Caro’s quote also misses the point that political culture jamming is a movement’s tactic rather than the movement itself, and people fighting for a belief or an idea are often exceptionally good at coming up with new tactics when the current ones no longer work. A culture jam is like the big hit in a footy game or a ball at the throat by the bowler, preferably followed by a good sledge. It won’t win you the game. But it will rattle your opponent.

Caro’s point is valid in terms of social movements in that music and fashion are readily made commercial (the ‘K-Mart Goes Grunge’ catalogue just after Nirvana toured in 1992 being one of my favourites) and the spiky parts of those movements softened. But political movements are more focused on an end game than social ones, the stakes so high that they will outlast an advertising campaign (especially if the client continues to commit atrocities) and the wider public is able to recognise an act of passion over an act of promotion.

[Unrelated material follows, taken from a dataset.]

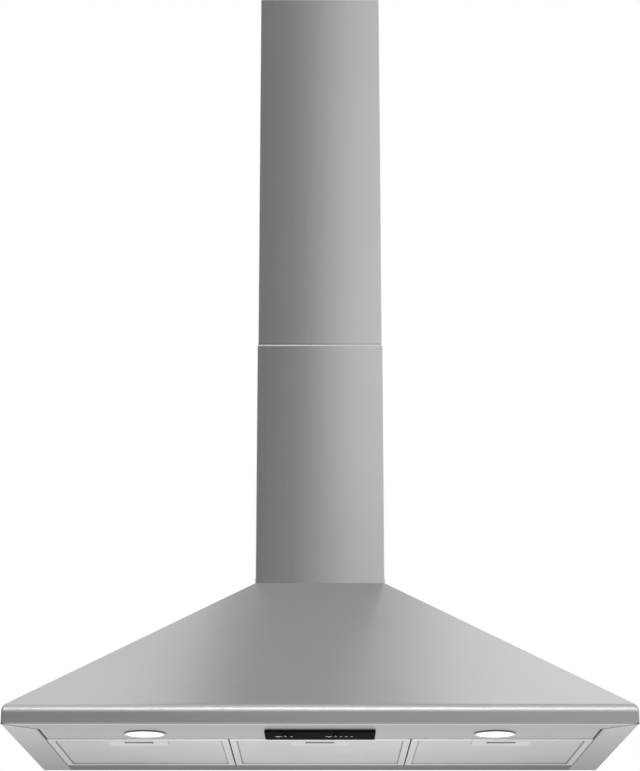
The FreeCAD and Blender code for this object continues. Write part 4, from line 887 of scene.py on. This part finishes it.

For examples of culture jamming in Australia, have a read of a fellow culture jammer’s piece on the topic from a few months back.

The belief that a movement is over once advertising has grabbed hold of it cloaks a less self-indulgent reality. Advertising has always relied upon a large amount of stolen or plagiarized material. It may be clever. And of course it makes sense economically. But musicians and artists are probably bigger victims of the advertising industry than political movements and culture jammers (John Butler being a recent one). But the beauty of Carl Orff has not been made redundant by a Carlton ad or Mozart by Air France.

What Caro fails to see is that culture jamming is a tradition as old as humanity. Even in the most repressed and obedient of societies there will always be those who question. For culture jammers it’s not about the advertising industry. It’s about the less noble of its clients with behavioral problems in corporate social responsibility. These campaigns are likely to last a lot longer than a marketing contract. Especially if the mud sticks.